PROBLEM DESCRIPTION >>
Pull out every line below that contains the word "from".
* start *
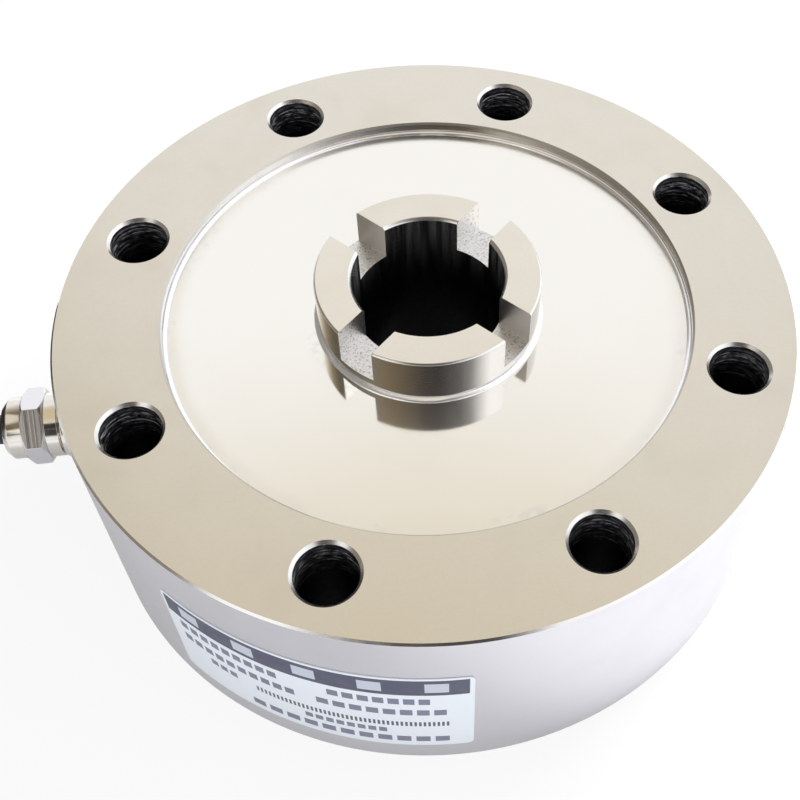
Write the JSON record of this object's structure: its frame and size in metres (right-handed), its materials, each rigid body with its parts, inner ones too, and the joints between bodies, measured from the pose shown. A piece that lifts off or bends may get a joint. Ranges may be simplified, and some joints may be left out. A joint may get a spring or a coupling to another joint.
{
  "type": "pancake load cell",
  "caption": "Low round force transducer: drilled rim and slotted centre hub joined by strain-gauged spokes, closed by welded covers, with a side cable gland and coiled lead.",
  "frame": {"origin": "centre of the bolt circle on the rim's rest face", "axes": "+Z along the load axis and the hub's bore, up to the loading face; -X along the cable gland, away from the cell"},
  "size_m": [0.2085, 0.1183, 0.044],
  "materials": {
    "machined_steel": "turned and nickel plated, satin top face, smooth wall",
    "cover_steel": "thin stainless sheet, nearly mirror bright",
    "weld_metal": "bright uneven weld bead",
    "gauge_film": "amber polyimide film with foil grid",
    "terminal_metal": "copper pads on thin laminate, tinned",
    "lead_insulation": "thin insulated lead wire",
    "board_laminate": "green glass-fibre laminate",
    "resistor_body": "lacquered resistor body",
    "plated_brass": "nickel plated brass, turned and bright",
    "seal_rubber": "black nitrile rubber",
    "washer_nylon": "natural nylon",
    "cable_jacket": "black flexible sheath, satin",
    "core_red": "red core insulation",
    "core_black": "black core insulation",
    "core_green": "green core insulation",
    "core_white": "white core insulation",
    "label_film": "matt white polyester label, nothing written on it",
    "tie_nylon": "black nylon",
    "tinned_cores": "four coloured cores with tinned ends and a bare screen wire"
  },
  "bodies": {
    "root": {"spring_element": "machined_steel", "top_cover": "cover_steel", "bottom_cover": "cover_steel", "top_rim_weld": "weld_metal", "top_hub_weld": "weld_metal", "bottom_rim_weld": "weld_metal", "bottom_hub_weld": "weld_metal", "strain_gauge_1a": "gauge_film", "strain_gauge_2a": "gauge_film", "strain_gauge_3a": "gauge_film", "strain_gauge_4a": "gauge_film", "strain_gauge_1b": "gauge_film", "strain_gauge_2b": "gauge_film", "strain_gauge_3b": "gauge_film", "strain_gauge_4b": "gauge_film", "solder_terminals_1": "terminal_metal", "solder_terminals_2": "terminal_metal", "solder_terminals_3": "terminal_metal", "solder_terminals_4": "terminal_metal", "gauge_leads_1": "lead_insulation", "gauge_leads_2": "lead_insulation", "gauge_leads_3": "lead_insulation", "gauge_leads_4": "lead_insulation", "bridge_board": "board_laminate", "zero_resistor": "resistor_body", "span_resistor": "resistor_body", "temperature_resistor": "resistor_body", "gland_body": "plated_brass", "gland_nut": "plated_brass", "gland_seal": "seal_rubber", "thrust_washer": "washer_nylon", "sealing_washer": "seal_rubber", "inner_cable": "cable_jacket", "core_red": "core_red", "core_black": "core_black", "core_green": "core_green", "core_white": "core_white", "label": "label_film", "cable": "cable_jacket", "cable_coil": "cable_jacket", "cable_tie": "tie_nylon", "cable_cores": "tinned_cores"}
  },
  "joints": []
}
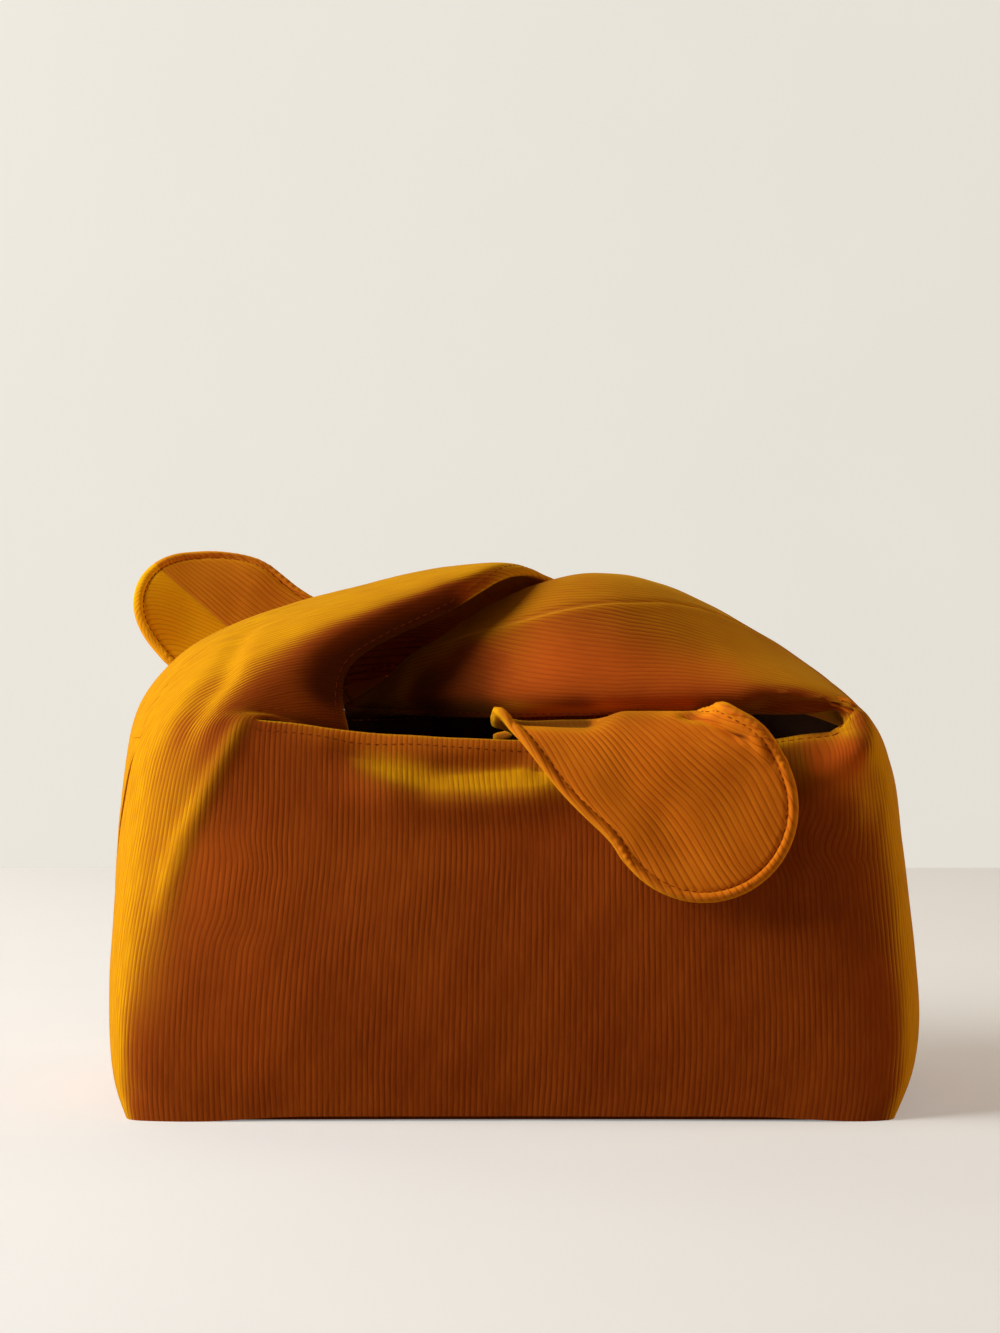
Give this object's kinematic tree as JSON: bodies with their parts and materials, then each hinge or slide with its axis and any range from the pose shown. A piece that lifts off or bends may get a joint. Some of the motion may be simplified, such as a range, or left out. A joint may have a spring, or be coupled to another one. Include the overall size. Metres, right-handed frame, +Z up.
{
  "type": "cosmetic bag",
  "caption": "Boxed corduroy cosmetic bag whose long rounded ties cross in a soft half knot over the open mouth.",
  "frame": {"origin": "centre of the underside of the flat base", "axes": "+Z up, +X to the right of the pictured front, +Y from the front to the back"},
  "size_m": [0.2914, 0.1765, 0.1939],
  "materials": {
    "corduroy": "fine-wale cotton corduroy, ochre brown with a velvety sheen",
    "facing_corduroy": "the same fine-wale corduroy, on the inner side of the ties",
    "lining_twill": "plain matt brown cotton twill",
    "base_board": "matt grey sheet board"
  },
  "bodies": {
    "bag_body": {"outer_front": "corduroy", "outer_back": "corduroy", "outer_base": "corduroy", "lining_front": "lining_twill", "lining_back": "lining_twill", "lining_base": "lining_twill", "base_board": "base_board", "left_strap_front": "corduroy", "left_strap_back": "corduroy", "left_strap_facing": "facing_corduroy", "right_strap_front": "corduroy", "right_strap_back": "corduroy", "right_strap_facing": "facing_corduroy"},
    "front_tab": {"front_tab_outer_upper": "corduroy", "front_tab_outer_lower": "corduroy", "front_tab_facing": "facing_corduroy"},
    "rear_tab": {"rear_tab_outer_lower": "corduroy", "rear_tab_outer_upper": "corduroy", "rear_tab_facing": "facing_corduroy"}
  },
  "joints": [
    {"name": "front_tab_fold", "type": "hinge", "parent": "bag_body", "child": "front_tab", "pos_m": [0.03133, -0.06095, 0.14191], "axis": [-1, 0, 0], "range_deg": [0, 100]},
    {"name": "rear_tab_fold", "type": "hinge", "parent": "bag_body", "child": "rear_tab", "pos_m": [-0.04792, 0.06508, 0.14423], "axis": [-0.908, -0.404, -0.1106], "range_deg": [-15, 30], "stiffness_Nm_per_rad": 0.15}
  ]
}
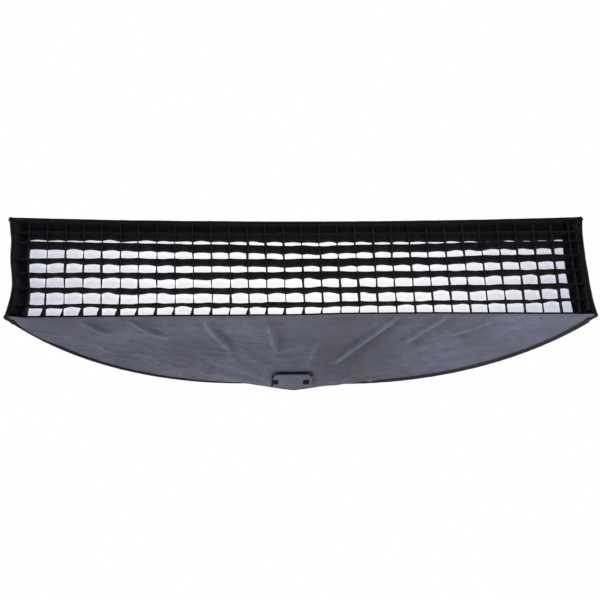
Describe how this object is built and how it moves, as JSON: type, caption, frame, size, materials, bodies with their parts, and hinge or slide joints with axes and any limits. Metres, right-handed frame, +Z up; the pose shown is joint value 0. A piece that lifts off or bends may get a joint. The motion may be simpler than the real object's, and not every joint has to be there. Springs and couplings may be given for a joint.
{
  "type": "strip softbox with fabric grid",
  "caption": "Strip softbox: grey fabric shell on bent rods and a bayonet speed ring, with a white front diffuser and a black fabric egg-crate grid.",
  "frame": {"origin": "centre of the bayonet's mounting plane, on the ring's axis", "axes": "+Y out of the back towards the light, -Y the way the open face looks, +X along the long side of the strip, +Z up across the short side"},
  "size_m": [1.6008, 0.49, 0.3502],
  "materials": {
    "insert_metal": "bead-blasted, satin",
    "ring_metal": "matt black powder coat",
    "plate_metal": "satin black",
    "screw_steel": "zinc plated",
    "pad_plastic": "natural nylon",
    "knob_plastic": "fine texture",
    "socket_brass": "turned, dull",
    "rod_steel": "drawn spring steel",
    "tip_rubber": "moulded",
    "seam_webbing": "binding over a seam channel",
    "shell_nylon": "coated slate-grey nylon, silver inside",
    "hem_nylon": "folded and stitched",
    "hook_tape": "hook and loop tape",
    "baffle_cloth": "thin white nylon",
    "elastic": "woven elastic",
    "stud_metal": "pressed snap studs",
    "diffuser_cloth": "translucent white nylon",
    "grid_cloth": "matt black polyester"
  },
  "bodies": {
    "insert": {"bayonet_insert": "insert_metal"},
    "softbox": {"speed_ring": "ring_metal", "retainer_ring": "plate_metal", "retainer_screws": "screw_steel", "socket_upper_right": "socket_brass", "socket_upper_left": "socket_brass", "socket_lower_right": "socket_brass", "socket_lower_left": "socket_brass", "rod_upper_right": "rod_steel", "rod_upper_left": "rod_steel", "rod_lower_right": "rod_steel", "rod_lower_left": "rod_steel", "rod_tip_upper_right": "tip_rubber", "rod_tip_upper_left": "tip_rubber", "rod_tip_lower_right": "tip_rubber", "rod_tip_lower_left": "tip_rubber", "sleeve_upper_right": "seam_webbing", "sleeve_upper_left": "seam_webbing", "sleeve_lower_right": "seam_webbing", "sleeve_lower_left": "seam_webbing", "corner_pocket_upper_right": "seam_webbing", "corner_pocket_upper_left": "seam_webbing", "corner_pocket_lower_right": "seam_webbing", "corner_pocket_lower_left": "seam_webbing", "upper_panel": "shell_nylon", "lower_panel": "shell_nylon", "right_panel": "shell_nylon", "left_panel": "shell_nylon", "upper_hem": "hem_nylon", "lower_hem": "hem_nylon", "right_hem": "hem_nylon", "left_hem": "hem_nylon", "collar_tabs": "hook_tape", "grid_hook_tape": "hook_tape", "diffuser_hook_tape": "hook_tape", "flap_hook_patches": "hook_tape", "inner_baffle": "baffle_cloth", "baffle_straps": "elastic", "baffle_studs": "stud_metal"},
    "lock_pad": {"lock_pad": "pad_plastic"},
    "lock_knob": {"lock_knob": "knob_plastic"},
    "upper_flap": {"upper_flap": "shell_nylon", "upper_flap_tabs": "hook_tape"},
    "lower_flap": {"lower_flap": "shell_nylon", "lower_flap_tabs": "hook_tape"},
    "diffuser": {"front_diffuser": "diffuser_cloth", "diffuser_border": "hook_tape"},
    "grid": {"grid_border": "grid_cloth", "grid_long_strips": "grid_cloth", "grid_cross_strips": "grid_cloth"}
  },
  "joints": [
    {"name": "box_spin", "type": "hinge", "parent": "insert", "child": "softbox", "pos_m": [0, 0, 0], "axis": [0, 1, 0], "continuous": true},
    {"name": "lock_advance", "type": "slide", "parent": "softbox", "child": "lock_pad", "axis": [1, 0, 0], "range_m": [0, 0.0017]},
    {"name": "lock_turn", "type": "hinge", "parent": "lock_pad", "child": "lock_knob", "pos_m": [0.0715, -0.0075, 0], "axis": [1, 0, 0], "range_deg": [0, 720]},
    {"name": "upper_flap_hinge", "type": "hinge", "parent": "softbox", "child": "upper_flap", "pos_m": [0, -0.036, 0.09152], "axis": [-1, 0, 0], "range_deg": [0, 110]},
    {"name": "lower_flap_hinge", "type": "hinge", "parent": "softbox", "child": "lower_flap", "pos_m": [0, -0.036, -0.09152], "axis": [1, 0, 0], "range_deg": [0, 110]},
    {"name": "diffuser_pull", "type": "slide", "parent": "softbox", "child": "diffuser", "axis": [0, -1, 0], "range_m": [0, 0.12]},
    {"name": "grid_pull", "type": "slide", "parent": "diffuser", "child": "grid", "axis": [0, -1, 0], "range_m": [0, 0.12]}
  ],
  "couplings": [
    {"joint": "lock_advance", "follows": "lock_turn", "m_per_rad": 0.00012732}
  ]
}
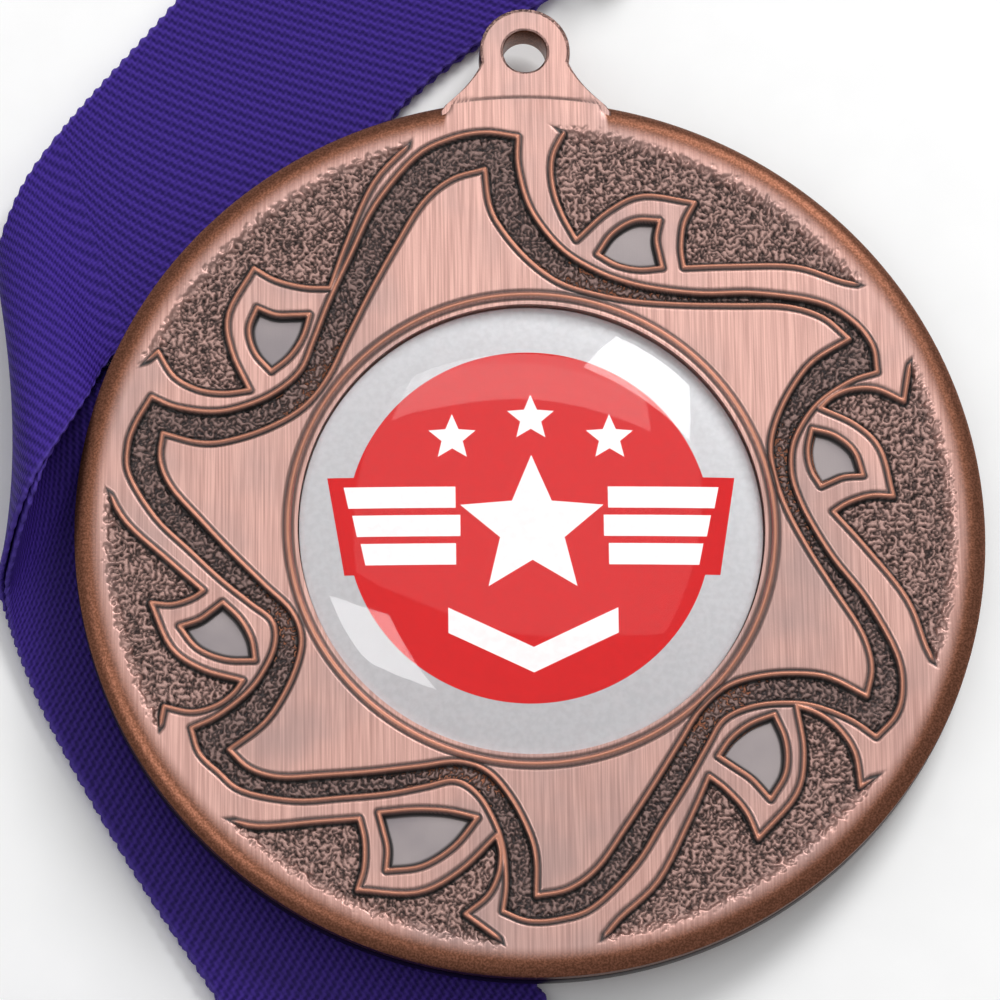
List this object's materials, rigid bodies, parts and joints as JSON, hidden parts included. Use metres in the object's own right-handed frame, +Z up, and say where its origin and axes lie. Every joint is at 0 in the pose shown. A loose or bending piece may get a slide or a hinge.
* end *
CORRECT ANSWER >>
Write the JSON record of this object's structure: its frame and size in metres (right-handed), its materials, each rigid body with its parts, inner ones too, and the joints between bodies, measured from the pose shown. A piece that lifts off or bends may get a joint. Ranges may be simplified, and some joints may be left out. A joint may get a spring or a coupling to another joint.
  "frame": {"origin": "centre of the bolt circle on the rim's rest face", "axes": "+Z along the load axis and the hub's bore, up to the loading face; -X along the cable gland, away from the cell"},
Give this object's kinematic tree as JSON: bodies with their parts and materials, then each hinge or slide with its axis and any range from the pose shown. A piece that lifts off or bends may get a joint. Some of the motion may be simplified, such as a range, or left out. A joint may have a spring, or be coupled to another one. Include the overall size. Metres, right-handed frame, +Z up.
  "frame": {"origin": "centre of the underside of the flat base", "axes": "+Z up, +X to the right of the pictured front, +Y from the front to the back"},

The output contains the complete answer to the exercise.